# Shirts barely fits on platen - How do you improvise?



## chobay (Aug 4, 2009)

I have some Small Ladies AA tanks, that barely fit on a DTG brand youth platen. They actually have to be stretched out about an inch on each side in order to lock into the platen. (Which alters the orientation of the design when removed from the platen.)

Does anyone have any suggestions or workarounds to be able to print on these shirts without stretching the shirt?


----------



## IYFGraphics (Sep 28, 2009)

Chobay,

We have ran into the same problem, several times we have printed very small youth shirts along with baby shirts on a adult platen without a hoop, you need to be careful to get the correct head to garment height but it has worked for us, the shirt is so small it just lays there without a hoop, course it also requires a little measuring to get the print in the right area.

I know it's not the ideal solution but neither is stretching it on a youth platen. 

Hope this helps.


----------



## chobay (Aug 4, 2009)

IYFGraphics said:


> Chobay,
> 
> We have ran into the same problem, several times we have printed very small youth shirts along with baby shirts on a adult platen without a hoop, you need to be careful to get the correct head to garment height but it has worked for us, the shirt is so small it just lays there without a hoop, course it also requires a little measuring to get the print in the right area.
> 
> ...


How do you keep the garment flat without locking the edges down?


----------



## IYFGraphics (Sep 28, 2009)

chobay said:


> How do you keep the garment flat without locking the edges down?


Most of those shirts are so small that after heat pressing to remove moisture/wrinkles they lay flat on the platen with no help at all, just got to be careful loading and unloading if your printer has a drawer the platen sits in like our T-Jet2.

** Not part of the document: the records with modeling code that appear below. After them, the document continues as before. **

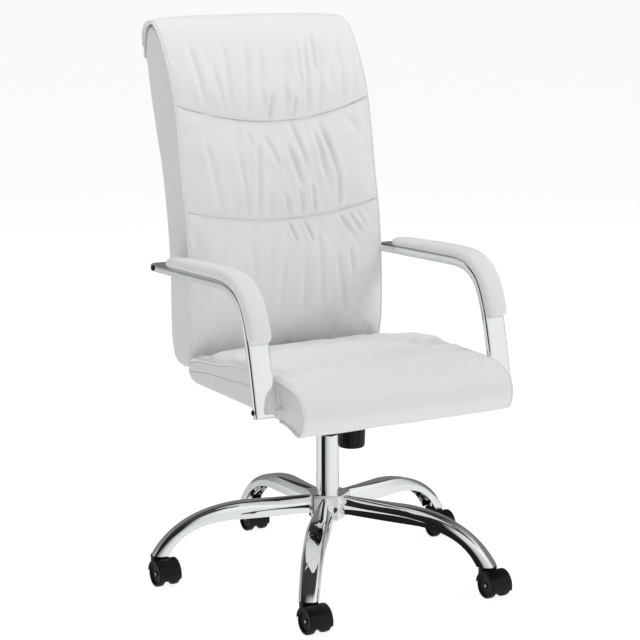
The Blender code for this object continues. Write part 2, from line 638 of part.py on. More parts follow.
def make_back(upper):
    front = [Vector(point) for point in BOARD_FRONT]
    rear = [point + Vector((BACK_BOARD_THICKNESS, 0)) for point in front]
    board = add_piece("back_board", flat_solid(front + rear[::-1], 2 * (PANEL_HALF - 0.001),
                                               SIDE_VIEW), PLYWOOD, upper)
    panel_front = [point + Vector((GAP, 0)) for point in rear]
    panel_rear = [(0.284, 0.472), (0.291, 0.520), (0.289, 0.640), (0.299, 0.750), (0.321, 0.861),
                  (0.357, 0.972), (0.390, 1.088)]
    panel = panel_front[::-1] + [Vector(point) for point in panel_rear]
    rear_panel = add_piece("rear_panel", flat_solid(panel, 2 * (PANEL_HALF - 0.001), SIDE_VIEW),
                           LEATHER, upper)
    soften(rear_panel, 0.0025, 1, 60)

    outline = BACK_FRONT + BACK_CROWN + BACK_REAR
    cushion = add_piece("back_cushion", flat_solid(outline, 2 * BACK_HALF, SIDE_VIEW), LEATHER,
                        upper)
    soften(cushion, 0.010)
    pocket = [front[0] + Vector((-GAP, -GAP))]
    pocket += [point + Vector((-GAP, 0)) for point in front[1:-1]]
    pocket += [front[-1] + Vector((-GAP, GAP)), Vector((0.45, 1.090 + GAP)),
               Vector((0.45, 0.470 - GAP))]
    cut(cushion, flat_solid(pocket, 2 * PANEL_HALF, SIDE_VIEW), upper)

    # The steel bracket runs back under the seat board and up in front of the back board
    leg_rear = front[0].x - GAP
    leg_front = leg_rear - BRACKET_THICKNESS + GAP
    floor, roof = BOARD_BOTTOM - GAP - BRACKET_THICKNESS, BOARD_BOTTOM - GAP
    profile = [(0.106, floor), (leg_rear - 0.008, floor), (leg_rear, floor + 0.008),
               (leg_rear, 0.620), (leg_front, 0.620), (leg_front, roof + 0.005),
               (leg_front - 0.005, roof), (0.106, roof)]
    add_piece("back_bracket", flat_solid(profile, 2 * BRACKET_HALF, SIDE_VIEW), BLACK_STEEL, upper)
    slot = box((-BRACKET_HALF - GAP, leg_front - GAP, 0.40),
               (BRACKET_HALF + GAP, leg_rear + 0.001, 0.620 + GAP))
    cut(cushion, slot, upper)

    for sign in (-1, 1):
        near, far = sorted((sign * 0.205, sign * (PANEL_HALF - 0.001)))
        y, z = REAR_BOLT
        low, high = (near, y - 0.014, z - 0.03), (far, 0.268, z + 0.03)
        cut(board, box(low, high), upper, operation="UNION")
        grown = Vector((GAP, GAP, GAP))
        cut(cushion, box(Vector(low) - grown, Vector(high) + grown), upper)
        hole = cylinder((sign * 0.200, y, z), (sign * 0.255, y, z), BOLT_RADIUS + GAP, segments=12)
        cut(board, hole, upper)
        cut(cushion, hole.copy(), upper)


# ---------------------------------------------------------------- arms
def arm_path():
    """The middle line of an arm tube, from its rear end over the bend and down to the seat."""
    rear = Vector((0.231, 0.6682))
    bend_top = Vector((-0.075, 0.6795))
    foot = Vector((-0.2425, 0.4345))
    straight = [rear.lerp(bend_top, share) for share in (0.0, 0.12, 0.55)]
    return straight + bend(bend_top, (-0.187, 0.6836), (-0.1995, 0.6345), foot, 10)


def rounded_section(width, height, radius, steps=2):
    points = []
    for corner, (x, y) in enumerate(((1, 1), (-1, 1), (-1, -1), (1, -1))):
        for step in range(steps + 1):
            angle = math.radians(90 * corner + 90 * step / steps)
            points.append((x * (width / 2 - radius) + radius * math.cos(angle),
                           y * (height / 2 - radius) + radius * math.sin(angle)))
    return points


def arm_tube():
    """A flat-sided tube swept along the arm's path, open at both ends."""
    section = bpy.data.curves.new("section", "CURVE")
    section.dimensions = "2D"
    section.fill_mode = "NONE"
    loop = section.splines.new("POLY")
    corners = rounded_section(ARM_WIDTH, ARM_THICKNESS, ARM_CORNER)
    loop.points.add(len(corners) - 1)
    for point, (x, y) in zip(loop.points, corners):
        point.co = (x, y, 0, 1)
    loop.use_cyclic_u = True
    section_guide = bpy.data.objects.new("section", section)
    cutters.objects.link(section_guide)
    path = bpy.data.curves.new("path", "CURVE")
    path.dimensions = "3D"
    path.twist_mode = "Z_UP"
    path.bevel_mode = "OBJECT"
    path.bevel_object = section_guide
    line = path.splines.new("POLY")
    places = arm_path()
    line.points.add(len(places) - 1)
    for point, place in zip(line.points, places):
        point.co = (0, place.x, place.y, 1)
    mesh = evaluated_mesh(bpy.data.objects.new("path", path), Matrix.Identity(4), closed=False)
    bpy.data.objects.remove(section_guide, do_unlink=True)
    return mesh


def make_arm(side, sign, upper):
    centre = sign * ARM_X
    places = arm_path()
    arm_frame = add_empty(f"arm_frame_{side}", (centre, 0, 0), upper)
    tube = add_piece(f"arm_tube_{side}", arm_tube(), CHROME, arm_frame)
    wall = tube.modifiers.new("Solidify", "SOLIDIFY")
    wall.thickness = ARM_WALL
    wall.offset = 1                                   # the swept skin faces the bore
    for bolt in (REAR_BOLT, FRONT_BOLT):
        cut(tube, cylinder((-0.04, *bolt), (0.04, *bolt), BOLT_RADIUS + GAP, segments=12),
            arm_frame)

    # The padded sleeve sits on the outside of the bend and thins towards both ends
    covered = [Vector(place) for place in places[1:-3]]
    lower = offset_line(covered, -(ARM_THICKNESS / 2 + GAP))
    last = len(covered) - 1
    fullness = [PAD_THICKNESS * (0.45 + 0.55 * math.sin(math.pi * index / last) ** 0.5)
                for index in range(last + 1)]
    upper_line = [offset_line(covered, -(ARM_THICKNESS / 2 + GAP + thick))[index]
                  for index, thick in enumerate(fullness)]
    pad = add_piece(f"arm_pad_{side}", flat_solid(lower + upper_line[::-1], PAD_WIDTH, SIDE_VIEW),
                    LEATHER, arm_frame)
    soften(pad, 0.006)

    bore_wide, bore_high = ARM_WIDTH - 2 * ARM_WALL, ARM_THICKNESS - 2 * ARM_WALL
    for name, end, before in (("rear", places[0], places[1]), ("front", places[-1], places[-2])):
        out = (end - before).normalized()
        turn = Matrix.Rotation(math.atan2(out.y, out.x), 4, "X")
        stem = rounded_section(bore_wide - 2 * GAP, bore_high - 2 * GAP, ARM_CORNER - ARM_WALL)
        body = flat_solid(stem, 0.0055, turn @ Matrix.Translation((0, -0.00175, 0)) @ FRONT_VIEW)
        plug = add_piece(f"arm_plug_{name}_{side}", body, WHITE_PLASTIC, arm_frame,
                         (0, end.x, end.y))
        rim = rounded_section(ARM_WIDTH - 0.002, ARM_THICKNESS - 0.002, ARM_CORNER - 0.001)
        cap = flat_solid(rim, 0.0015, turn @ Matrix.Translation((0, GAP + 0.00075, 0)) @ FRONT_VIEW)
        cut(plug, cap, arm_frame, (0, end.x, end.y), operation="UNION")

    bolt_end = BOLT_END_X - ARM_X - ARM_WIDTH / 2
    for name, place in (("rear", REAR_BOLT), ("front", FRONT_BOLT)):
        profile = [(0, BOLT_HEAD_HEIGHT), (BOLT_HEAD_RADIUS - 0.0015, BOLT_HEAD_HEIGHT),
                   (BOLT_HEAD_RADIUS, BOLT_HEAD_HEIGHT - 0.0015), (BOLT_HEAD_RADIUS, GAP),
                   (BOLT_RADIUS, GAP), (BOLT_RADIUS, bolt_end), (0, bolt_end)]
        turn = Matrix.Rotation(math.radians(90 * sign), 4, "Y")
        add_piece(f"arm_bolt_{name}_{side}", turned(profile, 16, matrix=turn), BLACK_STEEL,
                  arm_frame, (sign * ARM_WIDTH / 2, *place))


make_base()
caster_housing = housing_mesh()
for leg_name, leg_angle in zip(LEG_NAMES, LEG_ANGLES):
    make_caster(leg_name, leg_angle, caster_housing)
lift_frame = make_gas_lift()
upper_frame = make_mechanism(lift_frame)
make_seat(upper_frame)
make_back(upper_frame)
for arm_side, arm_sign in (("left", 1), ("right", -1)):
    make_arm(arm_side, arm_sign, upper_frame)
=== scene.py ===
"""A high-back swivel chair, put together from the floor up: a chromed five-leg base on casters,
the gas lift, the tilt mechanism, the padded seat and back, and two tube arms with padded sleeves.

Metres, +Z up, the chair faces -Y.
"""
import math

import bmesh
import bpy
import numpy as np
from mathutils import Matrix, Vector, noise


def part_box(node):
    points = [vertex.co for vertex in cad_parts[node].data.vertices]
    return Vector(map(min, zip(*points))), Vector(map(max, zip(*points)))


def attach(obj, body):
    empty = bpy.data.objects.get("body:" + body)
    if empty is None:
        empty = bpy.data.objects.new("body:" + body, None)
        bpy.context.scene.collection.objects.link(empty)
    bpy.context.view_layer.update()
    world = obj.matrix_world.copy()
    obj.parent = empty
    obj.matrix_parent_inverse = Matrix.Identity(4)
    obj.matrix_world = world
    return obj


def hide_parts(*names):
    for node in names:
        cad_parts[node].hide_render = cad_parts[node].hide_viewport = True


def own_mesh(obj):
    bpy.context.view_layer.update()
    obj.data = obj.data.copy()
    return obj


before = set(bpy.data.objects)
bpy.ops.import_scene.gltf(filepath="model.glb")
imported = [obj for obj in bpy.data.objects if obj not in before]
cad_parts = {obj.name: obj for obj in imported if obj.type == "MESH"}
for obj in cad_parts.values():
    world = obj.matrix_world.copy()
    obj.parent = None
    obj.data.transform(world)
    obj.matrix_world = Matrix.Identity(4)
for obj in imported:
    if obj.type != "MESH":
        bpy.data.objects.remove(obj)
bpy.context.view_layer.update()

# ---------------------------------------------------------------- studio
# A pale floor that runs into a white backdrop, four soft lights, and a sky of bright and dark
# bands, which stands for the softboxes and black flags that polished metal mirrors.
CAMERA_PLACE = Vector((-2.053, -3.570, 1.384))
CAMERA_AIM = Vector((-0.0146, -0.0206, 0.5618))
CAMERA_LENS = 109.4
STUDIO_RADIUS = 50.0
FLOOR_LEVEL, FLOOR_GLOW = 0.26, 0.89
# What the chrome mirrors: for each band of height, the brightness by the angle from +X
FRONT_LOW = ((-180, 0.013), (-154, 0.013), (-147, 0.03), (-141, 0.42), (-134, 0.50),
             (-125, 0.58), (-115, 0.68), (-106, 0.76), (-90, 0.82), (-60, 0.87), (-30, 0.87),
             (-10, 0.80), (15, 0.72), (50, 0.62), (93, 0.55), (118, 0.58), (135, 0.80),
             (165, 0.80), (172, 0.72), (176, 0.03), (180, 0.013))
LEVEL_BAND = ((-180, 0.013), (-146, 0.013), (-136, 0.40), (-125, 0.60), (-100, 0.80),
              (-58, 0.87), (-30, 0.87), (-4, 0.60), (6, 0.20), (60, 0.18), (110, 0.24),
              (140, 0.62), (168, 0.70), (175, 0.02), (180, 0.013))
SOFTBOX_BAND = ((-180, 0.02), (-142, 0.02), (-128, 0.70), (-100, 0.95), (0, 0.90), (20, 0.40),
                (40, 0.04), (180, 0.02))
CEILING = ((-180, 0.04), (-90, 0.05), (0, 0.04), (90, 0.10), (180, 0.04))
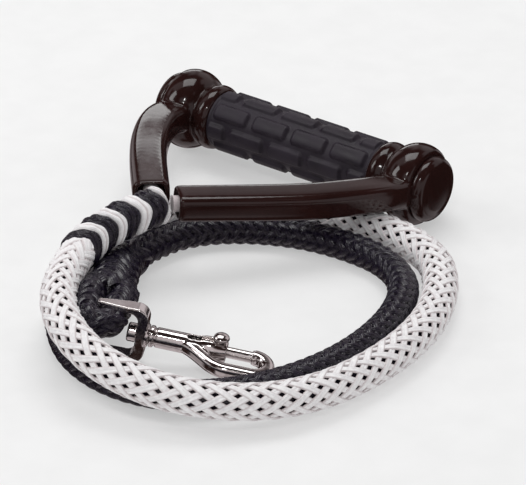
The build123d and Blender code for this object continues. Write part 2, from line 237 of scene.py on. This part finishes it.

Most of the shirts we have done has only been a order of one or two pieces so it just seemed like a better solution then buying/making a smaller platen.

Hope this helps.


----------



## crazymike (Aug 18, 2008)

We cut a piece of cardboard ti fit between the seams of the shirt that raises the printed area
up. Then tape the cardboard to the platen and next tape the t to the platen.
Use packing tape. It doesn't take much.


----------



## dmfelder (Oct 25, 2008)

On any given day, our print on demand shirt fulfillment services business generates orders for everything from 5XL tees to baby onesies/creepers. Since we must keep the flow moving (and since our direct to garment printing systems use a laser level), we use inserts like CrazyMike suggests. However, we've found that cardboard can be very inconsistent and is easily compressed--especially around the edges. Since our platen gap is only 2.5mm, there's no room for error. Go to Home Depot and get some wood or MDF.

Best wishes.


----------



## Big Frog (Dec 6, 2006)

We use neoprene mouse pads and neoprene square coasters for spacers. And we don't insert we just lay the garment on top and make sure the seems lay over the edges. The material is almost tacky to a garment (rubbery).
Cheers,
Ron


----------



## FatKat Printz (Dec 26, 2008)

We use the mouse pad -tape combo. It takes a little time and practice but it gets the job done.


----------



## stone hawk (Aug 14, 2008)

I use the clear packing tape works like a charm! I also tape down the pockets for hoodies, helps make them flatter.


----------